Bacterial Deposition in Porous Media Related to the Clean Bed Collision Efficiency and to Substratum Blocking by Attached Cells

Deposition of Pseudomonas putida mt2 and Rhodococcus strain C125 during transport through columns packed with Teflon grains was investigated. Deposition was analyzed in terms of the clean bed collision efficiency α0 (the probability of a cell to attach upon reaching a cell-free substratum) and the surface area blocked by attached cells. Blocking was quantified by a blocking factor B, the ratio of the blocked area per cell to the geometric area of a cell. At an average interstitial fluid velocity of 200 μm s-1, α0 is close to unity (0.83 ± 0.01) for both strains, indicating that cell−solid interactions are almost completely favorable for deposi tion. Values for B of 1.6 ± 0.1 and 12.0 ± 0.8 were obtained for Ps. putida and Rhodococcus strain C125, respectively.
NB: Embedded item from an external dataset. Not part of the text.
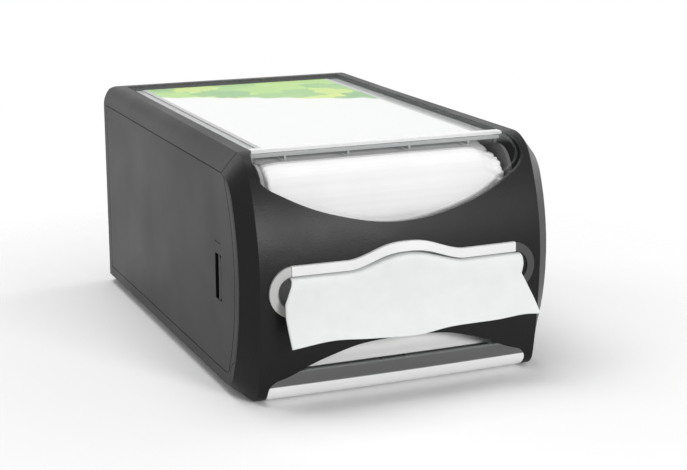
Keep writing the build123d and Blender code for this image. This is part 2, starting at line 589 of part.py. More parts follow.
# Pusher: plate, carriage on the guide rails, and a drum that winds up the spring band
plate = block(-PLATE_HALF, PLATE_HALF, PLATE_Y, PLATE_Y + PLATE_T, PLATE_LOW_Z, PLATE_TOP_Z)
plate = fillet(plate.edges().filter_by(Axis.Y), 8)
plate_back = PLATE_Y + PLATE_T
carriage = block(-70, 70, plate_back, plate_back + 5, 64, 80)
plate_screws = Part()
for side in (-1, 1):
    shoe = side_block(side, 70, LINER_X - SHOE_GAP, plate_back, 132, 62, 82)
    shoe -= side_block(side, LINER_X - GUIDE_RAIL - SHOE_GAP, LINER_X, 100, 140,
                       GUIDE_RAIL_Z - GUIDE_RAIL_H / 2 - SHOE_GAP, GUIDE_RAIL_Z + GUIDE_RAIL_H / 2 + SHOE_GAP)
    bracket = side_block(side, BRACKET_X, BRACKET_X + BRACKET_T, plate_back, DRUM_Y, DRUM_Z - 5, 66)
    bracket += rod_x(6, side * BRACKET_X, side * (BRACKET_X + BRACKET_T), DRUM_Y, DRUM_Z)
    carriage += shoe + bracket
    x = side * PLATE_SCREW_X
    plate -= rod_y(SCREW_R, x, PLATE_Y, plate_back, PLATE_SCREW_Z) + rod_y(HEAD_R, x, PLATE_Y, PLATE_Y + HEAD_T,
                                                                          PLATE_SCREW_Z)
    carriage -= rod_y(SCREW_R, x, plate_back, plate_back + 5, PLATE_SCREW_Z)
    plate_screws += rod_y(HEAD_R, x, PLATE_Y + 0.1, PLATE_Y + HEAD_T, PLATE_SCREW_Z)
    plate_screws += rod_y(SCREW_R, x, PLATE_Y + HEAD_T, plate_back + 5, PLATE_SCREW_Z)
axle_end = BRACKET_X + BRACKET_T + 1
axle = rod_x(AXLE_R, -axle_end, axle_end, DRUM_Y, DRUM_Z)
drum = rod_x(DRUM_R, -DRUM_HALF, DRUM_HALF, DRUM_Y, DRUM_Z)
drum -= rod_x(AXLE_R + RUNNING_GAP, -DRUM_HALF, DRUM_HALF, DRUM_Y, DRUM_Z)
for i in range(5):
    turn = 2 * pi * i / 5
    drum -= rod_x(2.0, -DRUM_HALF, DRUM_HALF, DRUM_Y + 6.6 * cos(turn), DRUM_Z + 6.6 * sin(turn))
nodes["pusher_plate"] = plate
nodes["pusher_carriage"] = carriage - axle
nodes["plate_screws"] = plate_screws
nodes["drum_axle"] = axle
nodes["spring_drum"] = drum

# Napkins: the stack in the magazine and the one that hangs from the mouth
stack = block(-STACK_HALF, STACK_HALF, STACK_FRONT_Y, STACK_BACK_Y, STACK_LOW_Z, STACK_TOP_Z)
nodes["napkin_stack"] = fillet(stack.edges().filter_by(Axis.Y), 3) & magazine_limit
outside = [(-144, 76.3), (-149, 76.9), (-154, 77.0), (-158.4, 75), (-160.8, 69.5), (-162, 61), (-164, 49.5),
           (NAPKIN_FRONT_Y, 37)]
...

This difference is consistent with differences in cell size and cell−cell repulsion, which were both smaller for Ps. putida than for Rhodococcus strain C125. At coverages close to saturation, multilayer adhesion and/or pore clogging occurs for the weakly blocking Pseudomonas cells but not for the strongly blocking Rhodococcus cells. The collision-blocking concept succesfully explains the breakthrough of Bacillus cells in coarse sand columns, as reported by Lindqvist and Enfield, for which adhesion is less favorable (α0 = 0.10 ± 0.01) and blocking is relatively strong (B = 5.8 ± 0.8). The general conclusion is that deposition of microbes during their transport through coarse grain media is adequately described by the collision-blocking model in cases of strongly blocking cells or weakly blocking cells at low coverage conditions.